-- Start DATASET EXCERPT --

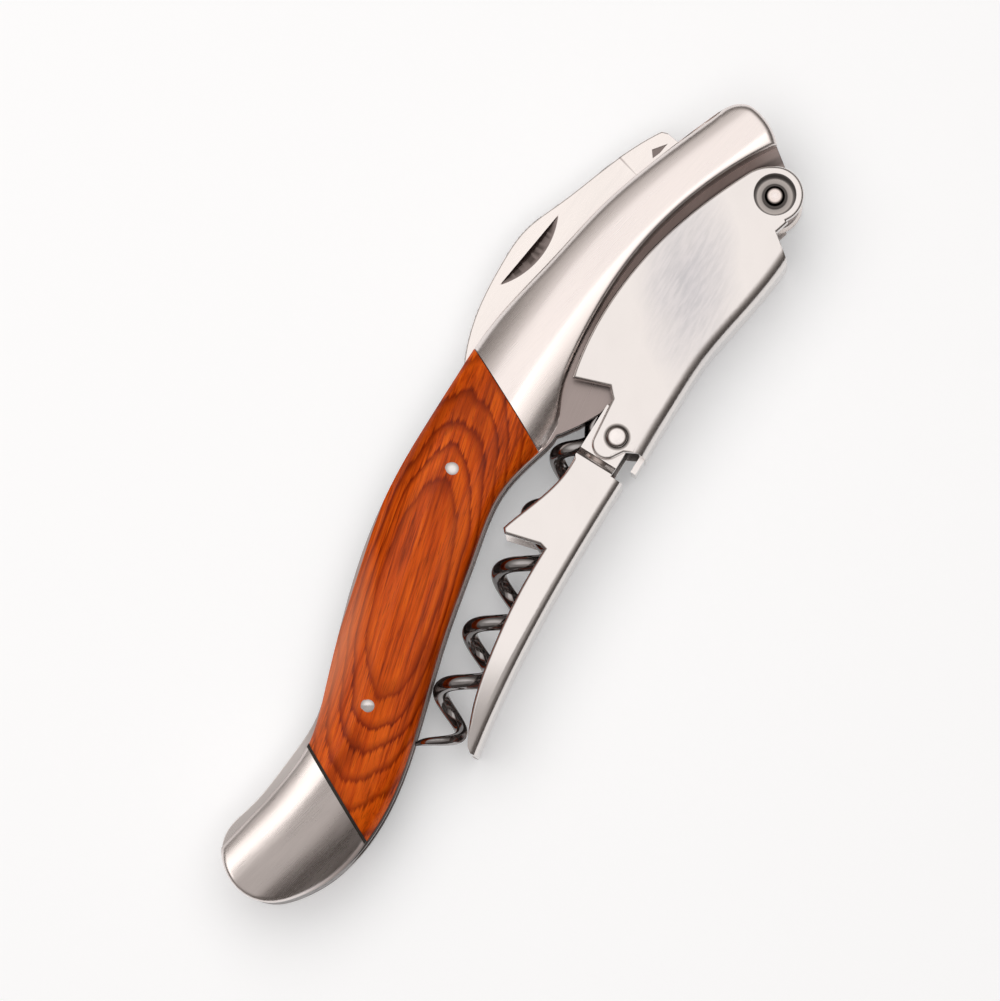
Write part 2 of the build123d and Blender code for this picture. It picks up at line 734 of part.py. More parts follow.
with BuildPart() as foil_cutter_blade:
    with BuildSketch(level(-blade_thickness / 2)):
        add(blade_plan.sketch)
        with Locations(foil_pivot):
            Circle(pivot_pin_radius + pivot_fit, mode=Mode.SUBTRACT)
    extrude(amount=blade_thickness)
    for side in (1, -1):
        with BuildSketch(level(side * blade_thickness / 2)):
            with BuildLine():
                Polyline(*plunge_line, close=True)
            make_face()
        extrude(amount=-side * ground_depth, mode=Mode.SUBTRACT)
    with BuildSketch(level(blade_thickness / 2)):
        with BuildLine():
            Polyline(*pocket, close=True)
        make_face()
    extrude(amount=-pocket_depth, mode=Mode.SUBTRACT)
    add(nail_nick.part, mode=Mode.SUBTRACT)
    with BuildSketch(grind_plane):
        for side in (1, -1):
            with BuildLine():
                Polyline(
                    (-grind_width, side * edge_thickness / 2),
                    (0, side * edge_thickness / 2),
                    (grind_width, side * blade_thickness / 2),
                    (grind_width, side * blade_thickness),
                    (-grind_width, side * blade_thickness),
                    close=True,
                )
            make_face()
    extrude(amount=2 * grind_length, mode=Mode.SUBTRACT)

write(wood_scale_top.part, "wood_scale_top")
write(mirror(wood_scale_top.part, about=middle), "wood_scale_bottom")
write(head_bolster_top.part, "head_bolster_top")
write(mirror(head_bolster_top.part, about=middle), "head_bolster_bottom")
write(tail_bolster_top.part, "tail_bolster_top")
write(mirror(tail_bolster_top.part, about=middle), "tail_bolster_bottom")
write(Compound([shim_top.part, mirror(shim_top.part, about=middle)]), "tail_joint_shims")
write(top_liner.part, "top_liner")
write(mirror(top_liner.part, about=middle), "bottom_liner")
write(back_spring.part, "back_spring")
write(scale_pins.part, "scale_pins")
write(head_bolster_rivets.part, "head_bolster_rivets")
write(tail_bolster_rivets.part, "tail_bolster_rivets")
write(worm_pin.part, "worm_pin")
write(foil_cutter_pin.part, "foil_cutter_pin")
write(foil_cutter_washers.part, "foil_cutter_washers")
write(hinge_bush.part, "hinge_bush")
write(lever_hinge_rivet.part, "lever_hinge_rivet")
write(upper_lever_arm.part, "upper_lever_arm")
write(lower_lever_arm.part, "lower_lever_arm")
write(Compound([joint_rivet.part, mirror(joint_rivet.part, about=middle)]), "lever_joint_rivets")
write(worm_whole.part, "worm")
write(foil_cutter_blade.part, "foil_cutter_blade")
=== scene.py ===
"""Looks of a folded waiter's corkscrew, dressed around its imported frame.

Lengths are in metres. X runs from tail to head, Y from the lever side to the spine
and Z up from the table that the tool lies on.
"""
import math

import bpy
import bmesh
from mathutils import Matrix, Vector


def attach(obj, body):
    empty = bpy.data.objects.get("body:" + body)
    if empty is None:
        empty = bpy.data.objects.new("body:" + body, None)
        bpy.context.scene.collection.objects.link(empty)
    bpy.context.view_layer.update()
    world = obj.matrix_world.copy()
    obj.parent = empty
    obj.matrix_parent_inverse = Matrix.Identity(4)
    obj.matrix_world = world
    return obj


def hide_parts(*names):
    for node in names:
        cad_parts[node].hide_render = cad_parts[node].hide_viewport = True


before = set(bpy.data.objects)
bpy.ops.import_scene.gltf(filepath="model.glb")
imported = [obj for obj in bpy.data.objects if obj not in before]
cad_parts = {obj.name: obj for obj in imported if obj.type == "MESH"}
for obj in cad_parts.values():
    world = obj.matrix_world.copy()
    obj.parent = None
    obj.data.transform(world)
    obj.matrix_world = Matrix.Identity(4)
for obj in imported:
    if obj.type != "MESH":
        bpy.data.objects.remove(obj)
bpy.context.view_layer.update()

bl_info = {
    "name": "Folded waiter's corkscrew",
    "version": (1, 0, 0),
    "blender": (4, 5, 0),
    "location": "View3D > Sidebar > Corkscrew",
    "description": "Dresses the packed corkscrew and sets its studio",
    "category": "Object",
}

MM = 0.001

# Heights of the middle plane, of the upper liner's outer face and of the crown
MID_HEIGHT = 6.7 * MM
LINER_FACE = 9.4 * MM
CROWN_HEIGHT = 13.4 * MM

# Corners closer than this are one, and two heights closer than this are the same
MERGED = 0.002 * MM
LEVEL = 0.01 * MM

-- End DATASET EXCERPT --

▸ YOUR GOAL
Find the line containing "for node in" in the material above. Print it and every line after it through the end, exactly and only those.

▸ EXERCISE RESPONSE
    for node in names:
        cad_parts[node].hide_render = cad_parts[node].hide_viewport = True


before = set(bpy.data.objects)
bpy.ops.import_scene.gltf(filepath="model.glb")
imported = [obj for obj in bpy.data.objects if obj not in before]
cad_parts = {obj.name: obj for obj in imported if obj.type == "MESH"}
for obj in cad_parts.values():
    world = obj.matrix_world.copy()
    obj.parent = None
    obj.data.transform(world)
    obj.matrix_world = Matrix.Identity(4)
for obj in imported:
    if obj.type != "MESH":
        bpy.data.objects.remove(obj)
bpy.context.view_layer.update()

bl_info = {
    "name": "Folded waiter's corkscrew",
    "version": (1, 0, 0),
    "blender": (4, 5, 0),
    "location": "View3D > Sidebar > Corkscrew",
    "description": "Dresses the packed corkscrew and sets its studio",
    "category": "Object",
}

MM = 0.001

# Heights of the middle plane, of the upper liner's outer face and of the crown
MID_HEIGHT = 6.7 * MM
LINER_FACE = 9.4 * MM
CROWN_HEIGHT = 13.4 * MM

# Corners closer than this are one, and two heights closer than this are the same
MERGED = 0.002 * MM
LEVEL = 0.01 * MM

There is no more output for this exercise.